> _WORK TO DO_:
Return the listing word for word, as given.

══ RECORDED INFORMATION

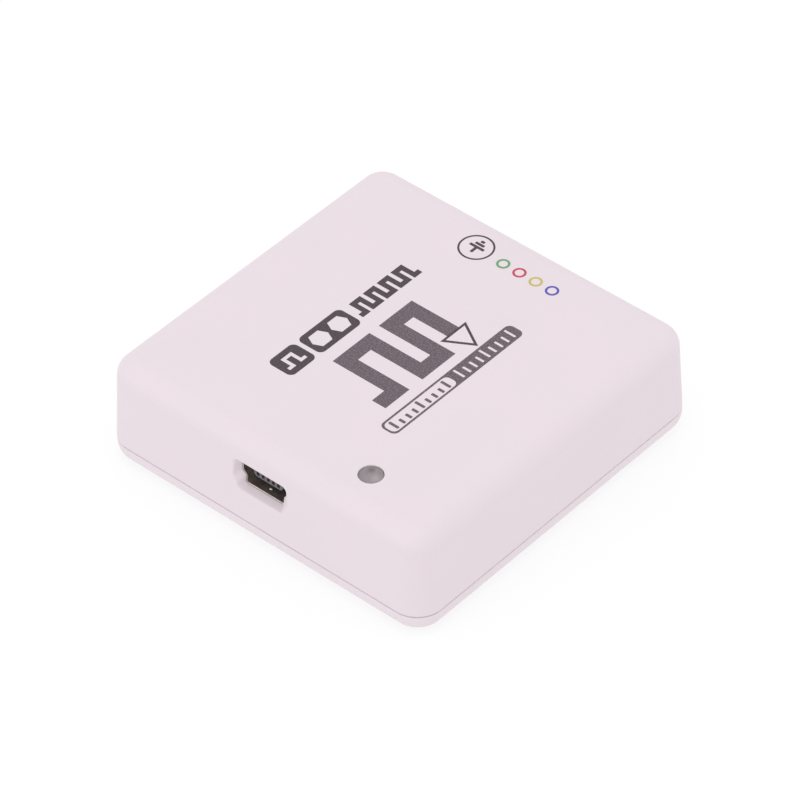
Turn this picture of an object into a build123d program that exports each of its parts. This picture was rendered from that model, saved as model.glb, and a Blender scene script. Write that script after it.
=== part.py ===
from build123d import *
import math
import os

# Pocket logic analyzer for a workbench: a two-piece plastic case with one board inside.
# All sizes are in millimetres. The origin is the middle of the underside, +Z is up,
# -Y is the side with the USB socket and +Y the side where the probe lead plugs in.

# ---- case, driving sizes
CASE_X = 50.0            # outside width at the seam
CASE_Y = 50.0            # outside length at the seam
CASE_H = 15.0            # overall height
CORNER_R = 3.66          # upright corners at the seam, seen from above
DRAFT_DEG = 3.16         # how far the cover's sides lean inwards
TOP_EDGE_R = 2.5         # rounding between the cover's sides and its top
WALL = 1.6               # side walls of the cover
ROOF = 1.6               # top of the cover
BASE_H = 2.85            # base plate up to the ledge that the cover sits on
BASE_INSET = 0.03        # base plate's sides behind the cover's sides at the seam
BASE_EDGE_R = 2.4        # rounding along the underside
BASE_FLOOR = 1.8         # floor of the base plate

# ---- seam between cover and base plate
SEAM_GAP = 0.10          # height of the shadow line
SEAM_DEPTH = 0.3         # depth of the shadow line
RIM_EDGE_R = 0.20        # softened edge of the cover along the seam
LEDGE_EDGE_R = 0.15      # softened edge of the base plate along the seam
FACE_SEARCH = 0.01       # half the height of the band in which a face or a corner is looked for
FACES_FRONT = 0.9        # a face whose normal points this far along -Y belongs to the front
LIP_H = 2.15             # lip of the base plate above its ledge
LIP_T = 1.0              # thickness of that lip
LIP_GAP = 0.11           # clearance between the lip's top and the cover's wall
BEAD_H = 0.12            # snap beads, proud of the lip
BEAD_TALL = 0.7          # height of a bead along the lip
BEAD_LONG = 8.0          # length of a bead
BEAD_OFFSET = 13.0       # beads from the middle of each side
BEAD_RISE = 1.35         # middle of a bead above the ledge
GROOVE_GAP = 0.10        # the cover's grooves around the beads

# ---- board and its fixings
BOARD_T = 1.6
BOARD_EDGE_GAP = 0.9     # board's edge to the cover's wall at the seam
BOARD_CORNER_R = 2.0
BOSS_H = 4.2             # bosses above the floor
BOSS_D = 5.0
BOSS_INSET = 4.0         # boss centres from the board's edges
SCREW_D = 1.9            # thread of the self-tapping screws
SCREW_LENGTH = 5.0       # under the head
SCREW_TIP = 0.6
SCREW_HEAD_D = 3.5
SCREW_HEAD_H = 1.1
SCREW_SLOT = (0.5, 2.1, 0.6)     # one arm of the cross recess: width, length, depth
SCREW_HOLE_GAP = 0.2     # radial clearance of the screw in the board
PILOT_SPARE = 0.4        # pilot hole deeper than the screw

# ---- USB mini-B socket
USB_HALF_WIDE = 3.65     # half of the shell's wide side, outside
USB_HALF_NARROW = 3.12   # half of the shell's narrow side, outside
USB_H = 3.8
USB_NECK_H = 1.25        # height of the narrow part
USB_FLARE_H = 1.8        # height at which the shell has its full width
USB_LENGTH = 9.2
USB_SHEET = 0.2
USB_CORNER_R = 0.35
USB_MOUTH_R = 0.09       # rounded inner edge of the shell's mouth
USB_SETBACK = 1.03       # shell's mouth behind the cover's outer face
USB_WINDOW_SIDE = 0.82   # window's outer end beyond the shell at each side
USB_WINDOW_FOOT = 0.3    # the same at the narrow side
USB_WINDOW_RISE = 0.19   # the same above
USB_WINDOW_DROP = 0.45   # the same below
USB_WINDOW_OVER = 0.12   # window's inner end over the shell's rim, so that no gap shows
USB_WINDOW_SLOPE = 1.5   # height of the window's sloping corners
USB_WINDOW_OUTER_R = 0.7 # corners at the window's outer end
USB_WINDOW_INNER_R = 0.4 # corners at its inner end
USB_WINDOW_EDGE_R = 0.4  # softened edge where the window meets the face
USB_POCKET_SIDE = 0.85   # pocket behind the window, beyond the shell's sides
USB_POCKET_RISE = 0.15   # pocket above the shell
USB_POCKET_GAP = 0.07    # pocket's bottom in front of the shell's mouth
USB_TAB = (1.8, 1.5)     # solder tabs: length along Y, reach from the narrow side
USB_TAB_INSETS = (2.0, 6.4)      # front edges of the tabs behind the shell's mouth
USB_LEAF = (1.2, 3.1, 0.3)       # spring leaf in the roof: width, length, slot around it
USB_LEAF_X = 1.9
USB_LEAF_INSET = 2.0
USB_DETENT_INSET = 1.0   # dimple in the floor behind the shell's mouth
USB_DETENT_H = 0.12
USB_TONGUE_W = 4.5
USB_TONGUE_T = 1.3
USB_TONGUE_RISE = 1.4    # tongue's underside above the board
USB_TONGUE_SETBACK = 0.5 # tongue's end behind the shell's mouth
USB_TONGUE_EDGE_R = 0.5
USB_CORE_LENGTH = 3.16   # plastic block at the back of the socket
USB_CORE_FIT = 0.02      # plastic block inside the shell
USB_PITCH = 0.8
USB_CONTACTS = 5
USB_CONTACT_W = 0.4
USB_CONTACT_T = 0.2
USB_SLOT_W = 0.46
USB_SLOT_RISE = 0.22     # slot bottom above the tongue's underside
USB_CONTACT_SETBACK = 0.9        # contact's end behind the tongue's end
USB_FOOT_LENGTH = 0.9
USB_PEG_D = 0.9
USB_PEG_X = 2.0
USB_PEG_GAP = 0.05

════

> _ANSWER TO THIS EXERCISE_:
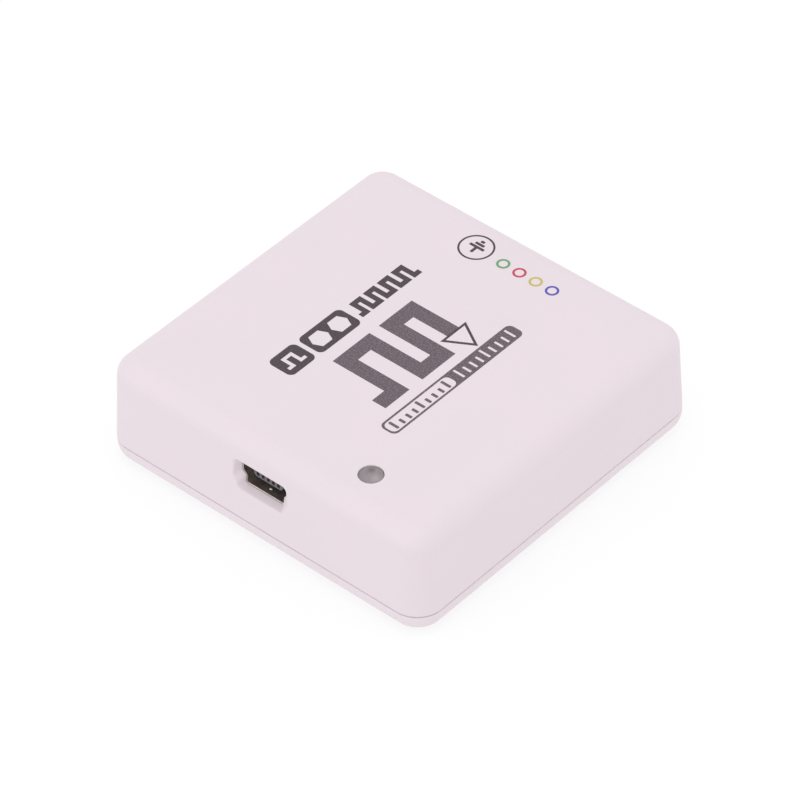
Turn this picture of an object into a build123d program that exports each of its parts. This picture was rendered from that model, saved as model.glb, and a Blender scene script. Write that script after it.
=== part.py ===
from build123d import *
import math
import os

# Pocket logic analyzer for a workbench: a two-piece plastic case with one board inside.
# All sizes are in millimetres. The origin is the middle of the underside, +Z is up,
# -Y is the side with the USB socket and +Y the side where the probe lead plugs in.

# ---- case, driving sizes
CASE_X = 50.0            # outside width at the seam
CASE_Y = 50.0            # outside length at the seam
CASE_H = 15.0            # overall height
CORNER_R = 3.66          # upright corners at the seam, seen from above
DRAFT_DEG = 3.16         # how far the cover's sides lean inwards
TOP_EDGE_R = 2.5         # rounding between the cover's sides and its top
WALL = 1.6               # side walls of the cover
ROOF = 1.6               # top of the cover
BASE_H = 2.85            # base plate up to the ledge that the cover sits on
BASE_INSET = 0.03        # base plate's sides behind the cover's sides at the seam
BASE_EDGE_R = 2.4        # rounding along the underside
BASE_FLOOR = 1.8         # floor of the base plate

# ---- seam between cover and base plate
SEAM_GAP = 0.10          # height of the shadow line
SEAM_DEPTH = 0.3         # depth of the shadow line
RIM_EDGE_R = 0.20        # softened edge of the cover along the seam
LEDGE_EDGE_R = 0.15      # softened edge of the base plate along the seam
FACE_SEARCH = 0.01       # half the height of the band in which a face or a corner is looked for
FACES_FRONT = 0.9        # a face whose normal points this far along -Y belongs to the front
LIP_H = 2.15             # lip of the base plate above its ledge
LIP_T = 1.0              # thickness of that lip
LIP_GAP = 0.11           # clearance between the lip's top and the cover's wall
BEAD_H = 0.12            # snap beads, proud of the lip
BEAD_TALL = 0.7          # height of a bead along the lip
BEAD_LONG = 8.0          # length of a bead
BEAD_OFFSET = 13.0       # beads from the middle of each side
BEAD_RISE = 1.35         # middle of a bead above the ledge
GROOVE_GAP = 0.10        # the cover's grooves around the beads

# ---- board and its fixings
BOARD_T = 1.6
BOARD_EDGE_GAP = 0.9     # board's edge to the cover's wall at the seam
BOARD_CORNER_R = 2.0
BOSS_H = 4.2             # bosses above the floor
BOSS_D = 5.0
BOSS_INSET = 4.0         # boss centres from the board's edges
SCREW_D = 1.9            # thread of the self-tapping screws
SCREW_LENGTH = 5.0       # under the head
SCREW_TIP = 0.6
SCREW_HEAD_D = 3.5
SCREW_HEAD_H = 1.1
SCREW_SLOT = (0.5, 2.1, 0.6)     # one arm of the cross recess: width, length, depth
SCREW_HOLE_GAP = 0.2     # radial clearance of the screw in the board
PILOT_SPARE = 0.4        # pilot hole deeper than the screw

# ---- USB mini-B socket
USB_HALF_WIDE = 3.65     # half of the shell's wide side, outside
USB_HALF_NARROW = 3.12   # half of the shell's narrow side, outside
USB_H = 3.8
USB_NECK_H = 1.25        # height of the narrow part
USB_FLARE_H = 1.8        # height at which the shell has its full width
USB_LENGTH = 9.2
USB_SHEET = 0.2
USB_CORNER_R = 0.35
USB_MOUTH_R = 0.09       # rounded inner edge of the shell's mouth
USB_SETBACK = 1.03       # shell's mouth behind the cover's outer face
USB_WINDOW_SIDE = 0.82   # window's outer end beyond the shell at each side
USB_WINDOW_FOOT = 0.3    # the same at the narrow side
USB_WINDOW_RISE = 0.19   # the same above
USB_WINDOW_DROP = 0.45   # the same below
USB_WINDOW_OVER = 0.12   # window's inner end over the shell's rim, so that no gap shows
USB_WINDOW_SLOPE = 1.5   # height of the window's sloping corners
USB_WINDOW_OUTER_R = 0.7 # corners at the window's outer end
USB_WINDOW_INNER_R = 0.4 # corners at its inner end
USB_WINDOW_EDGE_R = 0.4  # softened edge where the window meets the face
USB_POCKET_SIDE = 0.85   # pocket behind the window, beyond the shell's sides
USB_POCKET_RISE = 0.15   # pocket above the shell
USB_POCKET_GAP = 0.07    # pocket's bottom in front of the shell's mouth
USB_TAB = (1.8, 1.5)     # solder tabs: length along Y, reach from the narrow side
USB_TAB_INSETS = (2.0, 6.4)      # front edges of the tabs behind the shell's mouth
USB_LEAF = (1.2, 3.1, 0.3)       # spring leaf in the roof: width, length, slot around it
USB_LEAF_X = 1.9
USB_LEAF_INSET = 2.0
USB_DETENT_INSET = 1.0   # dimple in the floor behind the shell's mouth
USB_DETENT_H = 0.12
USB_TONGUE_W = 4.5
USB_TONGUE_T = 1.3
USB_TONGUE_RISE = 1.4    # tongue's underside above the board
USB_TONGUE_SETBACK = 0.5 # tongue's end behind the shell's mouth
USB_TONGUE_EDGE_R = 0.5
USB_CORE_LENGTH = 3.16   # plastic block at the back of the socket
USB_CORE_FIT = 0.02      # plastic block inside the shell
USB_PITCH = 0.8
USB_CONTACTS = 5
USB_CONTACT_W = 0.4
USB_CONTACT_T = 0.2
USB_SLOT_W = 0.46
USB_SLOT_RISE = 0.22     # slot bottom above the tongue's underside
USB_CONTACT_SETBACK = 0.9        # contact's end behind the tongue's end
USB_FOOT_LENGTH = 0.9
USB_PEG_D = 0.9
USB_PEG_X = 2.0
USB_PEG_GAP = 0.05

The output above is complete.